First I want to lose weight. I'm talking 10 pounds would be nice for a minimum loss, 15 pounds would be great, and 20 pounds would be fantastic. The last number would bring me to my 2010 weight, well a tad under, and it makes racing so much easier. It's much more fun because I can be involved in the race, not just suffering at the back.
I preach to whoever will listen that if you want to be a better cyclist you first need to lose any extra weight. Sacrifice your training to attain your weight loss. Once you lose the weight you'll gain racing fitness quickly. If you try and train and lose weight it's very, very, very difficult. I find it near impossible - I'm either too weak to make racing worthwhile (and training is a joke) or I eat enough that I just maintain my weight.
The only way I lose significant weight while training is to do long, steady miles, like I do when I'm in SoCal. I can't spend that kind of time on the bike, not regularly, so that's not really an option right now.
This weight loss thing was one of the thoughts I had when I decided to do non-cycling things. I wanted to lose some weight, weight I gained steadily during Bethel as I wanted to actually race there. I could sacrifice training for a month while I tried to lose weight. I could focus on non-cycling things. Mentally recharge. And return to cycling at hopefully a leaner weight.
So far it's only been semi-successful. I hope to do better.
Second I want to be able to make efforts in a race. Watching the pros, even watching my old helmet cam clips, I am surprised at how hard riders can go, even the old me.
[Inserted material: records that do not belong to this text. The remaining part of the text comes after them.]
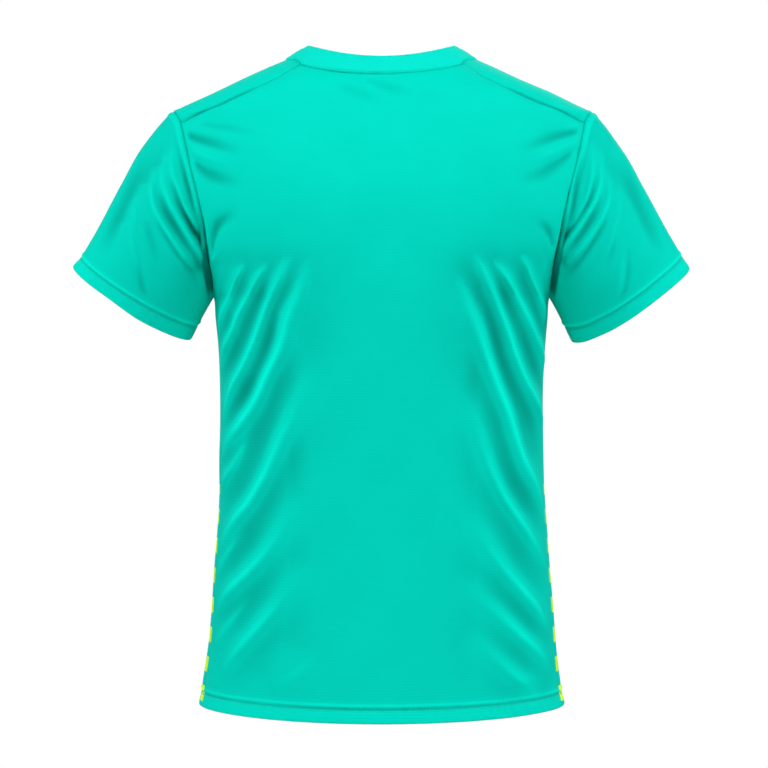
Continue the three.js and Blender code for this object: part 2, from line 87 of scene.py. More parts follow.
# z, distance of the armhole's edge from the middle
ARMHOLE_BACK = [
    (-263, 184.2), (-235, 188), (-208, 190.5), (-177, 193.5), (-153, 198), (-129, 204.4), (-103, 211),
]
ARMHOLE_FRONT = [
    (-263, 184.2), (-238, 185), (-203, 186.5), (-168, 190.5), (-133, 198), (-103, 210), (-76, 224.5),
]
# Top edge of the neckband: half width, rise at the sides, then its depth, fall and the fall's curve each way
BAND_HALF, BAND_RISE, BAND_SWELL = 81.5, 12.5, 1.3
BAND_BACK, BAND_FRONT = (67, 20, 1.7), (71, 91.5, 1.3)
# The cuff's ring, and the degrees that the sleeve hangs down and swings forward at it
CUFF = {"x": 275.5, "y": 12, "z": -270.5, "wide": 75.5, "deep": 43, "round": 1.93}
SLEEVE_HANG, SLEEVE_FORWARD = 58.8, 14.5
# Degrees down at which the sleeve leaves the armhole's foot, middle and top, and how strongly its line is led
# by the armhole and by the cuff
LEAVES = (57, 50, 42)
PULL = (0.85, 1.0)

# Steps of the grid: across the flank and shoulder, half the neckline behind and in front, up to the underarm,
# up the armhole, over the shoulder, along a sleeve, and up the neckband
FLANK, BACK_NECK, FRONT_NECK, ROWS, ARMHOLE, STRIP, SLEEVE, BAND_ROWS = 78, 30, 28, 122, 70, 10, 92, 24
# Shares of a half panel's top edge that the shoulder takes
BACK_TURN, FRONT_TURN = 7 / 13, 1 / 2
# Distances of the lowest rows from the edge: close together round the stitches
HEM_STEPS = [0, 1.2, 3, 5.5, 8, 10, 11.5, 12.5, 13.3, 14.1, 14.9, 15.7, 16.7, 18, 19.5, 21.5, 24, 27, 31]
CUFF_STEPS = [0, 1.2, 3, 5.5, 8.5, 11, 13, 14.4, 15.4, 16.2, 17, 17.8, 18.8, 20.2, 22, 24.5, 28]
FAR = 1e3

# ---------- folds: (half width, height) and the line as x and z seen from behind ----------
BACK_FOLDS = [
    # crests on the wearer's left
    (6, 5.4, [(-148, -238), (-162, -268), (-172, -288)]),
    (7, 7.6, [(-124, -238), (-137, -263), (-150, -285), (-158, -304), (-170, -327)]),
    (9, 8.5, [
        (-99, -231), (-110, -258), (-121, -283), (-132, -311), (-144, -337), (-156, -359), (-168, -386)
    ]),
    (11, 9.8, [
        (-77, -234), (-85, -264), (-95, -289), (-104, -320), (-120, -353), (-132, -379), (-148, -402),
        (-168, -426)
    ]),
    (11, 9.0, [
        (-70, -326), (-84, -370), (-95, -398), (-106, -421), (-120, -454), (-138, -485), (-154, -504),
        (-172, -529)
    ]),
    (7, 4.3, [(-140, -410), (-148, -429), (-158, -447), (-170, -463)]),
    (11, 7.6, [(-85, -477), (-104, -512), (-122, -540), (-142, -563), (-172, -593)]),
    (11, 6.0, [(-77, -548), (-95, -575), (-114, -600), (-136, -626), (-160, -653)]),
    (14, 1.8, [(-66, -640), (-86, -662), (-118, -682)]),
    (6, 2.4, [(-138, -584), (-154, -606), (-172, -628)]),
    (6, 2.2, [(-146, -514), (-160, -534), (-172, -552)]),
    # crests on the wearer's right
    (6, 5.4, [(150, -229), (160, -250), (174, -277)]),
    (7, 7.8, [(121, -234), (140, -263), (154, -289), (164, -310), (174, -332)]),
    (9, 9.3, [
        (100, -228), (113, -260), (123, -283), (132, -305), (140, -329), (150, -353), (162, -376),
        (174, -400)
    ]),
    (11, 10.0, [
        (79, -244), (89, -275), (100, -305), (110, -334), (120, -361), (132, -390), (140, -417),
        (150, -444), (164, -469), (174, -493)
    ]),
    (10, 7.4, [(87, -362), (99, -401), (110, -439), (120, -464), (130, -483), (148, -510), (170, -544)]),
    (11, 7.8, [(86, -494), (106, -523), (126, -553), (146, -578), (172, -612)]),
    (11, 6.6, [(82, -564), (100, -584), (124, -605), (146, -627), (172, -654)]),
    (11, 4.4, [(89, -620), (116, -646), (138, -667), (162, -689)]),
    # drags at the shoulders, below the neckband and round the armholes; each starts at the armhole
    (7, -2.2, [(-216, -88), (-195, -97), (-171, -106), (-138, -114)]),
    (8, -2.0, [(-205, -118), (-189, -132), (-170, -141), (-140, -150)]),
    (5, -1.0, [(-198, -79), (-157, -88), (-126, -96)]),
    (7, 1.9, [(-212, -104), (-186, -118), (-156, -128)]),
    (7, 1.9, [(214, -98), (186, -112), (154, -126)]),
    (7, -2.0, [(216, -85), (192, -93), (170, -102), (136, -114)]),
    (8, -1.7, [(208, -108), (188, -123), (168, -136), (134, -147)]),
    (7, -3.2, [(-181, -226), (-182, -208), (-177, -192), (-165, -182), (-146, -174)]),
    (5, -2.2, [(184, -217), (181, -201), (173, -191), (158, -186)]),
    (7, 1.6, [(-189, -236), (-178, -224), (-168, -212)]),
    (6, -1.9, [(-20, -34), (0, -41), (26, -50), (40, -56)]),
    (6, -1.2, [(-48, -40), (-26, -50), (-8, -60), (8, -70)]),
]
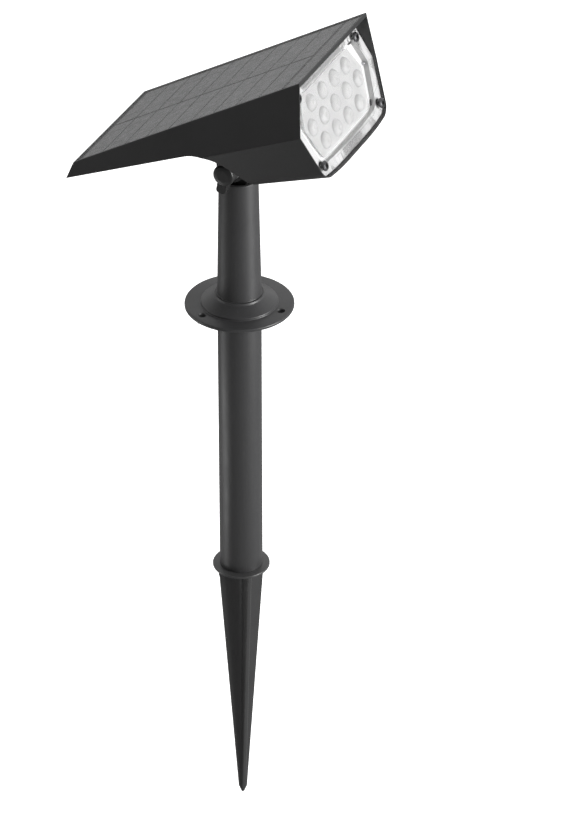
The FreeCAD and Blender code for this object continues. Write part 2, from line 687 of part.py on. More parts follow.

I'd like to have that kind of fitness where I could make efforts in a race and not get shelled immediately afterward.
Third, I'm going to cherry pick races. If I'm light enough I'll race, otherwise I'll skip the race. This way I'm motivated to lose weight. The races where I need to be lighter are no fun when I'm heavier. It's no fun for the Missus either, to see me start a race and pull out a few laps later.
So, for now, I'll be focusing on what food I'm taking in. I'll be doing steadier rides in general, rides that compliment a lower calorie diet.
And I'll be enjoying my time doing things that may not be related to bike racing.
Of course this may all change when I do my next race, but, hey, life changes all the time. Gotta adapt.